* _Challenge_
Reproduce precisely the lines between the start of the data below and the line with "if empty is", both included.

* _Data block_
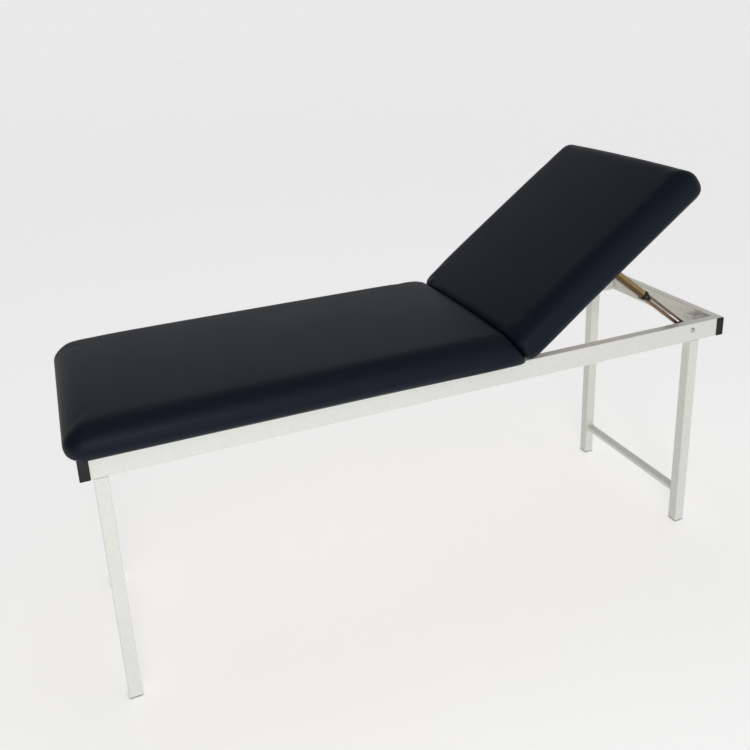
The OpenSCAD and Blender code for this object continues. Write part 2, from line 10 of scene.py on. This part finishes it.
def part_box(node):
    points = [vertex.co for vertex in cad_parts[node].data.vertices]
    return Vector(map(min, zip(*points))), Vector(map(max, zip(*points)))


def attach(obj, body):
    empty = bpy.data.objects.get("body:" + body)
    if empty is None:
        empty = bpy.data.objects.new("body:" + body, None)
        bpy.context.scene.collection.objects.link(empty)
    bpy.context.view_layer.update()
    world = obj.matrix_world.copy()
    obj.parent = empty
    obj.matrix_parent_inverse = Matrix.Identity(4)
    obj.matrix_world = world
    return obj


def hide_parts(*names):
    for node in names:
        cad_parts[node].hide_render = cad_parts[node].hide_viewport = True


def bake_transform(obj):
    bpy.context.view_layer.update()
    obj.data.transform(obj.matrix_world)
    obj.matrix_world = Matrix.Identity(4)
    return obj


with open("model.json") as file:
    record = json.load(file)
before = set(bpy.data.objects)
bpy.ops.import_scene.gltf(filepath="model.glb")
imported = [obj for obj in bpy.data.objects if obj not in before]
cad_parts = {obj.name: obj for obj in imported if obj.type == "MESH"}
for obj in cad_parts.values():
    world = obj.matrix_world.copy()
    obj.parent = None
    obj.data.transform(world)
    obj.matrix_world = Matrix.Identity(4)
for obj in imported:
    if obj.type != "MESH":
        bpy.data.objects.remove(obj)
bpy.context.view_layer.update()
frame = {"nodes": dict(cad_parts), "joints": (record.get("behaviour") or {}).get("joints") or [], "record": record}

# Examination couch. Lengths are in metres: X runs from the foot end to the head end,
# Z up from the floor. The backrest is raised at rest.

scene = bpy.context.scene
MM = 0.001
SIDES = {"left": -1, "right": 1}

# The camera looks at the couch's left side from beyond its foot end. Angles are in
# degrees, and the lens and sensor in millimetres.
CAMERA_PLACE = (-0.850, -1.930, 1.571)
CAMERA_ANGLES = (72.07, 2.29, -22.27)
CAMERA_LENS = 39.23
CAMERA_SENSOR = 36
CAMERA_SHIFT = (0.0044, -0.1416)

# Studio: what the lights aim at, the floor's half side and how much light it gives off
LIGHTS_AIM = (0, 0, 0.6)
FLOOR_HALF = 30
FLOOR_GLOW = 0.38

# How far the stays lean from level at rest
STAY_ANGLE = math.radians(38.4)

# What the pads are built round: the hinge line, the backrest's tilt and the CAD pads
HINGE = Vector(next(j["pos_m"] for j in frame["joints"] if j["name"] == "backrest_hinge"))
TILT = math.radians(36)
RAIL_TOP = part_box("rail_left")[1].z
PAD_HALF_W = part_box("seat_pad")[1].y
PAD_FOOT_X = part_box("seat_pad")[0].x
SEAT_PAD_END = HINGE.x - 2 * MM

# Pads: height at the edges, how far the middle stands above that, and the rounding of
# the long sides, as inset() takes it
PAD_EDGE_H = 91 * MM
PAD_CROWN = 7 * MM
PAD_SIDE = (36 * MM, 35 * MM, 48 * MM, 46 * MM)
PAD_LEVELS = 22

# Upright corners get tighter as the pad's end rounds in, but never below the least
CORNER_SHRINK = 0.8
LEAST_CORNER = 8 * MM

# The backrest's pad: its extra height, its distance from the hinge, its length and its
# clearance over the rails when it lies flat
BACK_PAD_EXTRA = 12 * MM
BACK_PAD_START = 3 * MM
BACK_PAD_LEN = 670 * MM
PAD_GAP = 0.5 * MM

# Boards inside the pads, and the cover's margin that is wrapped under them
BACK_BOARD_FROM = 17 * MM
BACK_BOARD_TO = BACK_PAD_LEN - 37 * MM
BOARD_T = 18 * MM
BOARD_ROOM = 0.3 * MM
WRAP_T = 1.5 * MM
WRAP_MARGIN = 38 * MM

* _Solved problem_
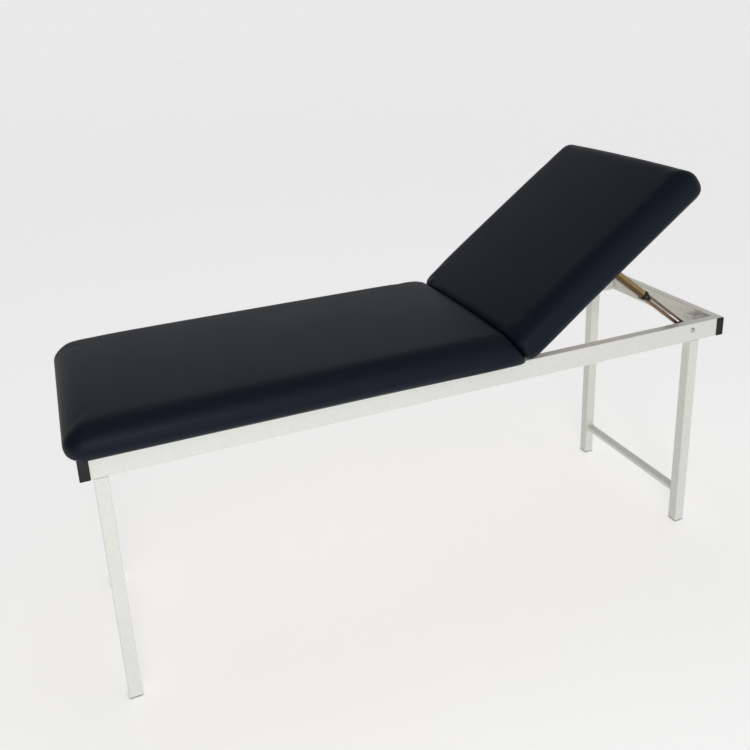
The OpenSCAD and Blender code for this object continues. Write part 2, from line 10 of scene.py on. This part finishes it.
def part_box(node):
    points = [vertex.co for vertex in cad_parts[node].data.vertices]
    return Vector(map(min, zip(*points))), Vector(map(max, zip(*points)))


def attach(obj, body):
    empty = bpy.data.objects.get("body:" + body)
    if empty is None:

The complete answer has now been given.